MS-9-O-3021 Charge-Density Wave and Domain-Contrast Reversals in aThree-Dimensional Material System Observed by TransmissionElectron Microscopy

The charge-density wave (CDW) is an electronic ground state with broken translational symmetry brought by correlated electron-phonon interactions. Decades of studies on the subject have established that a highly anisotropic band structure is essential for the emergence of this ground state and is characteristic to a wide spectrum of low-dimensional materials. Indeed, CDW has been largely found in one-dimensional (1D) and two-dimensional (2D) material systems such as NbSe3 and TaSe2. The existence of CDW in three-dimensional materials is usually not expected.

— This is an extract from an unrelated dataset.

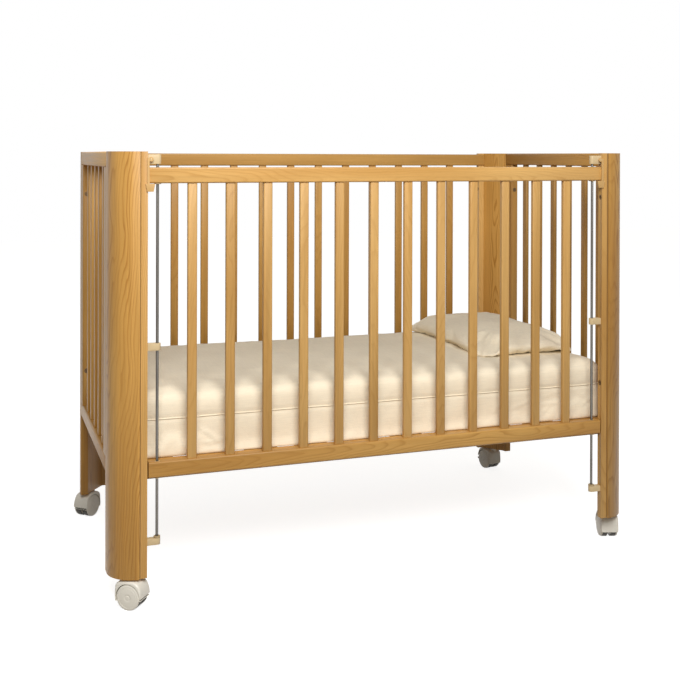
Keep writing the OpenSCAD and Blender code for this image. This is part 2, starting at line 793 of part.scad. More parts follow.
module stack(rings) {
    n = len(rings[0]);
    m = len(rings);
    points = [for (loop = rings) each loop];
    low_middle = m * n;
    high_middle = low_middle + 1;
    walls = [for (j = [0 : m - 2], i = [0 : n - 1]) let (a = j * n + i, b = j * n + (i + 1) % n)
        each [[a, a + n, b + n], [a, b + n, b]]];
    low_cap = [for (i = [0 : n - 1]) [low_middle, i, (i + 1) % n]];
    high_cap = [for (i = [0 : n - 1]) [high_middle, (m - 1) * n + (i + 1) % n, (m - 1) * n + i]];
    polyhedron(concat(points, [[0, 0, rings[0][0][2]], [0, 0, rings[m - 1][0][2]]]),
        concat(walls, low_cap, high_cap));
}

mattress_hx = half_l - nose_t - bed_gap_x;
mattress_hy = half_w - bed_gap_y;
mattress_z = base_top + rest_gap;
mattress_top = mattress_z + mattress_h;

// A mattress: rounded border with one seam, and a low crown that starts inside the top edge
least_r = 2;
module mattress() {
    foot = 4;
    foot_in = 1.2;
    seam_z = mattress_h * seam_share;
    middle_w = 48;
    border = [
        [foot, 0], [foot_in, foot_in], [0, foot], [0, seam_z - seam_w], [seam_d, seam_z],
        [0, seam_z + seam_w]];
    edge = [for (a = [0, 25, 50, 75]) [
        mattress_edge * (1 - cos(a)), mattress_h - mattress_edge * (1 - sin(a))]];
    top = [for (k = [0 : 6]) let (f = k / 6) [
        mattress_edge + (mattress_hy - mattress_edge - middle_w) * f,
        mattress_h + crown_h * (1 - pow(1 - f, 2.2))]];
    color(cloth) translate([0, 0, mattress_z])
        stack([for (p = concat(border, edge, top)) ring(mattress_hx - p[0], mattress_hy - p[0],
            max(least_r, min(mattress_r, mattress_hy - p[0] - 1)), p[1], 0)]);
}

pillow_hx = pillow_l / 2;
pillow_hy = pillow_w / 2;
pillow_x = half_l - nose_t - pillow_gap - pillow_hx;
pillow_y = mattress_hy - pillow_back - pillow_hy;
pillow_z = mattress_top + crown_h + rest_gap;

// A pillow: fullest in its middle, thin at its rounded corners, on a flat underside
module pillow() {
    corner_r = 55;
    flat_share = 0.76;
    upper_power = 0.56;
    under = [for (a = [0 : 22.5 : 67.5]) [
        flat_share + (1 - flat_share) * sin(a), pillow_seam * (1 - cos(a))]];
    over = [for (f = [1, 0.98, 0.95, 0.9, 0.83, 0.74, 0.62, 0.48, 0.32, 0.15]) [
        f, pillow_seam + (pillow_h - pillow_seam) * pow(1 - f * f, upper_power)]];
    color(cloth) translate([pillow_x, pillow_y, pillow_z])
        stack([for (p = concat(under, over)) ring(pillow_hx * p[0], pillow_hy * p[0],
            max(least_r, corner_r * p[0]), p[1], pillow_draw * p[0])]);
}

post_front_left();
post_front_right();
post_back_left();
post_back_right();
strip_front_left();
strip_front_right();
strip_back_left();
strip_back_right();
left_end_top_rail();
left_end_bottom_rail();
left_end_stiles();
left_end_slats();
right_end_top_rail();
right_end_bottom_rail();
right_end_stiles();
right_end_slats();
back_top_rail();
back_bottom_rail();
back_slats();
base_bearers();
base_slats();
base_irons();
base_bolts();
end_bolts();
strip_bolts();
guide_rods();
rod_stops();
top_brackets();
middle_brackets();
bottom_brackets();
drop_top_rail();
drop_bottom_rail();
drop_slats();
drop_bushes();
catch_left();
catch_right();
mattress();
pillow();
caster_sockets();
caster_front_left_fork();
caster_front_left_wheels();
caster_front_left_treads();
caster_axles_front_left();
caster_front_right_fork();
caster_front_right_wheels();
caster_front_right_treads();
caster_axles_front_right();
caster_back_left_fork();
caster_back_left_wheels();
caster_back_left_treads();
caster_axles_back_left();
caster_back_right_fork();
caster_back_right_wheels();
caster_back_right_treads();
caster_axles_back_right();
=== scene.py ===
"""The finished look of a wooden crib with one drop side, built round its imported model."""

import json
import math
import random

import bmesh
import bpy
import numpy as np
from bpy.props import FloatProperty, FloatVectorProperty, IntProperty, PointerProperty
from mathutils import Matrix, Vector
from mathutils.bvhtree import BVHTree


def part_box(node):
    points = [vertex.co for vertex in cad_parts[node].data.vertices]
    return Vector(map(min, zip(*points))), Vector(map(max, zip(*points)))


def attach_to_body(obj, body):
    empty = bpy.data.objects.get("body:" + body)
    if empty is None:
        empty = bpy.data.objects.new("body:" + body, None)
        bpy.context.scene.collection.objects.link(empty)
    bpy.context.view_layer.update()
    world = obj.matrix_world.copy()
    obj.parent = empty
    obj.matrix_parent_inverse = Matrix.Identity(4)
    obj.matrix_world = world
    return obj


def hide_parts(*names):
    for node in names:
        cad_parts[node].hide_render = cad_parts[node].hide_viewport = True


bl_info = {
    "name": "Wooden Crib with a Drop Side",
    "version": (1, 0, 0),
    "blender": (4, 5, 0),
    "location": "View3D > Sidebar > Crib",
    "description": "Finishes the wood, fittings, casters and bedding of a packed crib",
    "category": "Object",
}

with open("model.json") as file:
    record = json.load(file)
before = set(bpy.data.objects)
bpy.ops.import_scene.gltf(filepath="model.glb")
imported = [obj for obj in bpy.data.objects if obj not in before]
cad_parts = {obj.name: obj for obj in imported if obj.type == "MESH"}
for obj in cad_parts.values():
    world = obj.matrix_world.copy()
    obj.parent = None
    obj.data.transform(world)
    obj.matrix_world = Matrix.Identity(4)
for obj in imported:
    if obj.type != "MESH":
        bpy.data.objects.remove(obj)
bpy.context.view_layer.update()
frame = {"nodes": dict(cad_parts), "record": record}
BODIES = {node: body for body, nodes in frame["record"]["behaviour"]["bodies"].items() for node in nodes}

X, Y, Z = 0, 1, 2
CORNERS = {
    "front_left": (-1, -1),
    "front_right": (1, -1),
    "back_left": (-1, 1),
    "back_right": (1, 1),
}
ENDS = {"left": -1, "right": 1}

# Camera: place in metres, turn in degrees, and shift as a share of the picture's width
CAMERA_PLACE = (-0.891, -2.494, 0.9345)
CAMERA_TURN = (89.87, -0.16, -19.5)
CAMERA_SHIFT = -0.2677
# Floor: size of its grid, and strength of the white that the camera sees on it
FLOOR_SIZE, FLOOR_GLOW = 9.0, 0.83
ROOM_COLOUR, ROOM_STRENGTH = (1.0, 0.97, 0.91), 0.22
WHITE = (1, 1, 1, 1)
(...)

It is not found until recently that the tetragonal rare-earth transition-metal silicide system with three-dimensional crystallographic structure R5T4Si10, where R is Dy, Ho, Er, Tm, and Lu, and T = Ir and Rh, can exhibit CDW phase transitions. Here, we report the investigations of CDW in Dy5Ir4Si10 at different temperatures using transmission electron microscopy (TEM) techniques including electron diffraction (Figure 1) and dark-field superlattice imaging. Incommensurate superlattice diffraction spots along c axis were observed in the electron diffraction patterns (Figure 2) when the sample was cooled below the well-known CDW transition temperature at ~208 K. CDW becomes commensurate with further cooling and configurations of CDW dislocations imaged by the dark-field technique convincingly show that the CDW phase transition is accompanied by a concomitant cell-doubling structural phase transition. Intriguingly, the cell-doubling transition is featured by an inversion-symmetry breaking observed by further convergent beam electron diffraction. A disparity in the CDW modulation vectors, q+ and q-, readily arises, breaking the CDW principle that the associated modulations should remain invariant upon spatial inversion. Upon dark-field imaging using respective q+ and q-, we surprisingly observed the contrast reversal of the CDW domains (Figure 3), a phenomenon largely undocumented in the past. The potential linking of this discovery to the emergent chiral CDW, which allow the breakdown of the spatial-invariant principle, was discussed.